Soulevant des questions essentielles et universelles, au cœur de la littérature et de la philosophie depuis leurs premiers balbutiements, cette œuvre donne aussi à voir l’intégrisme religieux dans l’espace (de langue) arabe par-delà le Coran et la tradition islamique, c’est-à-dire en l’inscrivant dans son milieu profane d’émergence : la source de ce nihilisme destructeur se situe au confluent de l’instrumentalisation politique de la religion islamique, de l’autoritarisme et de la dictature, des contre-révolutions liberticides et anti-égalitaires, des interventions militaires étrangères, de l’hubris néolibérale surtout et de l’absence de toute alternative démocratique et sociale au « Nous ou le chaos ! ».  

Le rêve et son importance

L’oubli de soi et l’oubli de la mer, ci-gît le véritable goût de l’amer.

Tout a commencé comme ça, par une simple rencontre, entre un sexagénaire milliardaire et une jeune étrangère précaire.
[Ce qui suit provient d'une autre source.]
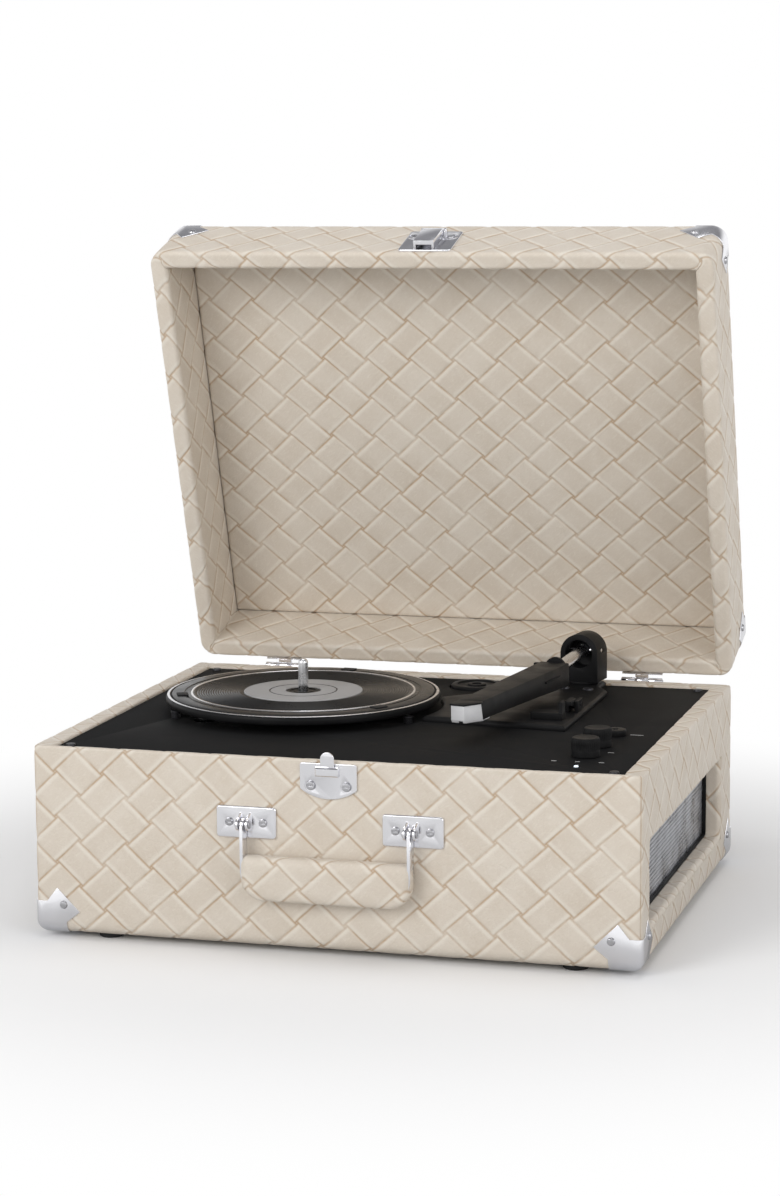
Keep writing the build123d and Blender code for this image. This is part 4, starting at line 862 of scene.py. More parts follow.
@dataclass
class Section:
    """The outline that a sheet follows from one edge to the other, seen cut through."""

    side: list[float] = field(default_factory=list)
    front: list[float] = field(default_factory=list)
    height: list[float] = field(default_factory=list)

    def to(self, side: float, height: float, front: float | None = None) -> "Section":
        """Goes straight to a point.

        Args:
            side: Its inset on the sides and back.
            height: Its height.
            front: Its inset on the front, where that differs.

        Returns:
            This section.
        """
        self.side.append(side)
        self.front.append(side if front is None else front)
        self.height.append(height)
        return self

    def round(self, centre: tuple[float, float], radius: float, start: float, end: float,
              front: float | None = None, steps: int = 5) -> "Section":
        """Goes round an arc.

        Args:
            centre: The arc's middle, as inset and height.
            radius: Its radius.
            start: Its first angle, in degrees.
            end: Its last angle, in degrees.
            front: The middle's inset on the front, where that differs.
            steps: How many chords stand for it.

        Returns:
            This section.
        """
        for step in range(steps + 1):
            angle = math.radians(start + (end - start) * step / steps)
            reach = radius * math.cos(angle)
            height = centre[1] + radius * math.sin(angle)
            self.to(centre[0] + reach, height, None if front is None else front + reach)
        return self

    def lengths(self) -> np.ndarray:
        """Gives the distance along the section at each point."""
        steps = np.hypot(np.diff(self.side), np.diff(self.height))
        return np.concatenate([[0.0], np.cumsum(np.maximum(steps, 1e-6))])

    def mapper(self, ring: Ring) -> Mapper:
        """Gives the function that lays a flat sheet round a ring on this section.

        Args:
            ring: The outline in plan.

        Returns:
            A function from flat distances to points and outward normals.
        """
        lengths = self.lengths()

        def lay(along: np.ndarray, up: np.ndarray) -> tuple[np.ndarray, np.ndarray]:
            side = np.interp(up, lengths, self.side)
            front = np.interp(up, lengths, self.front)
            height = np.interp(up, lengths, self.height)
            ahead, behind = np.minimum(up + 0.6, lengths[-1]), np.maximum(up - 0.6, 0.0)
            inwards = np.interp(ahead, lengths, self.side) - np.interp(behind, lengths, self.side)
            upwards = np.interp(ahead, lengths, self.height) - np.interp(behind, lengths, self.height)
            size = np.hypot(inwards, upwards) + 1e-9
            spot, out = ring.points(along, side, front)
            normals = np.column_stack([out * (upwards / size)[:, None], inwards / size])
            return np.column_stack([spot, height]), normals

        return lay


@dataclass
class CaseWrap:
    """The woven covering of the lower case, with its two speaker openings."""

    half_width: float = 208.0
    half_depth: float = 165.0
    height: float = 128.5
    wall: float = 13.5
    front_wall: float = 4.8
    corner: float = 3.5
    bottom_round: float = 8.0
    rim_round: float = 1.6
    flange: float = 35.3
    turned_in: float = 5.4
    opening_middle: tuple[float, float] = (-9.0, 52.5)
    opening_size: tuple[float, float] = (258.0, 55.0)
    opening_corner: float = 4.0
    phase: tuple[float, float] = (23.4, 12.46)
    lip: float = 3.5
    reveal_depth: float = 12.6
    seam_inset: float = -2.7

    def build(self) -> None:
        """Makes the wrap and turns it into the speaker openings."""
        ring = Ring(self.half_width, self.half_depth, self.corner, 0.8)
        top, soft = self.height, self.rim_round
        section = Section().to(self.flange, 0.0)
        section.round((self.bottom_round, self.bottom_round), self.bottom_round, 270, 180)
        wall_start = section.lengths()[-1]
        section.round((soft, top - soft), soft, 180, 90)
        section.round((self.wall - soft, top - soft), soft, 90, 0, self.front_wall - soft)
        section.to(self.wall, top - self.turned_in, self.front_wall)
        breaks = ring.breaks()
        low_y = self.opening_middle[0] - self.opening_size[0] / 2
        low_z = self.opening_middle[1] - self.opening_size[1] / 2
        low_up = wall_start + low_z - self.bottom_round
        straight = self.half_depth - self.corner
        turn = self.lip
        right = breaks[6] + (low_y + straight - turn) * ring.stretch
        left = breaks[2] + (straight - low_y - self.opening_size[0] - turn) * ring.stretch
        length = (self.opening_size[0] + 2 * turn) * ring.stretch
        windows = [(start, start + length, low_up - turn, low_up + self.opening_size[1] + turn)
                   for start in (left, right)]
        seams = [breaks[4] + self.seam_inset, breaks[5] - self.seam_inset]
        sheet = WovenSheet("case_wrap", (0.0, breaks[-1]), (0.0, section.lengths()[-1]), section.mapper(ring),
                           Place.CASE, ring.folds(3), list(section.lengths()[1:-1]), windows, joined=True,
                           phase=self.phase, seams=seams)
        sheet.build("case", ["base_case"])
        for label, sign in (("left", -1), ("right", 1)):
            self.reveal(label, sign)
            self.strip(label, sign)

    def facing(self, sign: int) -> np.ndarray:
        """Gives the turn from an opening drawn lying down to its place in a side wall.

        Args:
            sign: -1 for the left wall and 1 for the right.

        Returns:
            A 3 by 3 matrix whose rows give X, Y and Z.
        """
        return np.array([[0.0, 0.0, sign], [sign, 0.0, 0.0], [0.0, 1.0, 0.0]])

    def reveal(self, label: str, sign: int) -> None:
        """Turns the woven covering into a speaker opening, over a soft edge.

        Args:
            label: Which side it is on.
            sign: -1 for the left wall and 1 for the right.
        """
        ring = Ring(self.opening_size[0] / 2, self.opening_size[1] / 2, self.opening_corner, 1.0)
        soft = self.lip
        section = Section().to(-2 * soft, -1.1).to(-soft, -0.45)
        section.round((-soft, -soft - 0.15), soft, 90, 0, steps=6)
        section.to(0.0, -self.reveal_depth)
        lay = section.mapper(ring)
        turn = self.facing(sign)
        middle = np.array([sign * self.half_width, *self.opening_middle])

        def stand(along: np.ndarray, up: np.ndarray) -> tuple[np.ndarray, np.ndarray]:
            points, normals = lay(along, up)
            return points @ turn.T + middle, normals @ turn.T

        lengths = section.lengths()
        sheet = WovenSheet(label + "_speaker_reveal", (0.0, ring.breaks()[-1]), (0.0, lengths[-1]), stand,
                           Place.CASE, ring.folds(4), list(lengths[1:-1]), joined=True, thickness=0.6)
        sheet.build("case")

    def strip(self, label: str, sign: int) -> None:
        """Makes the black strip between the covering and the grille.

        Args:
            label: Which side it is on.
            sign: -1 for the left wall and 1 for the right.
        """
        half_y, half_z = self.opening_size[0] / 2, self.opening_size[1] / 2
        points = []
        for depth in (self.reveal_depth - 2.2, self.reveal_depth + 0.4):
            for grow in (0.8, -1.3):
                for sy, sz in ((-1, -1), (1, -1), (1, 1), (-1, 1)):
                    points.append((sign * (self.half_width - depth), self.opening_middle[0] + sy * (half_y + grow),
                                   self.opening_middle[1] + sz * (half_z + grow)))
        faces = []
        for k in range(4):
            n = (k + 1) % 4
            faces += [(k, n, 4 + n, 4 + k), (8 + k, 12 + k, 12 + n, 8 + n),
                      (4 + k, 4 + n, 12 + n, 12 + k), (k, 8 + k, 8 + n, n)]
        mesh = drawn_mesh(label + "_strip", np.array(points), faces, Place.CASE)
        shape = bmesh.new()
        shape.from_mesh(mesh)
        bmesh.ops.recalc_face_normals(shape, faces=shape.faces)
        bmesh.ops.bevel(shape, geom=shape.edges[:], offset=0.35 * MM, segments=2, affect="EDGES")
        shape.to_mesh(mesh)
        shape.free()
        piece_from(label + "_speaker_strip", mesh, "case", "black_plastic")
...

Quelques regards intenses échangés dans un ascenseur, un parfum tel un sabre tranchant qui laisse des plaies béantes et ensorcelle. La revoilà, la flamme de l’amour, depuis longtemps éteinte, qui vient embraser le cœur d’un homme mort depuis une lointaine époque, faute d’avoir oublié de vivre. Il est devenu le captif de ses doutes et tourments, d’un embrasement amoureux. Une déflagration. De quoi peut manquer un homme qui a tout ? De rien, dira-t-on ! Jusque dans ces dernières pages, le roman laissera cette question sans réponse explicite, jetant le trouble chez le lecteur.

Des odeurs fusent dans l’univers du richissime homme d’affaires koweitien Yacoub, colonisent son atmosphère. Du sang et du jasmin mêlés, devenus indistincts. Tantôt érotiques tantôt inquiétantes, ces odeurs troublent ses sens, lui rappellent parfois le goût de la mort. Un rêve l’alerte pourtant : la vision de son fils, Ahmad, parti il y a maintenant quelques années faire le « jihâd » (ce qu’il croyait être « la guerre sainte » contre les hérétiques et les apostats) en Syrie. Apparu en songe « vêtu d’un costume afghan, sa barbe encadrant son visage, le crâne rasé », il criait, se tenant face à son père : « ‘‘On ne s’oppose pas au soleil de Dieu !’’ […] Votre châtiment est proche ! ».

Depuis cette vision presque biblique, des questions n’ont cessé d’hanter le quotidien de Yacoub. Il se répétait souvent : « quel message m’apporte ce rêve ? » et que signifie l’apparition d’Ahmad et ce qui l’accompagne, la mer empourprée et l’odeur du sang.

L’oubli de la mer, de la vie avec elle

Entre l’image de l’étrangère, la femme de l’ascenseur, et la vision du fils : tension et déchirement.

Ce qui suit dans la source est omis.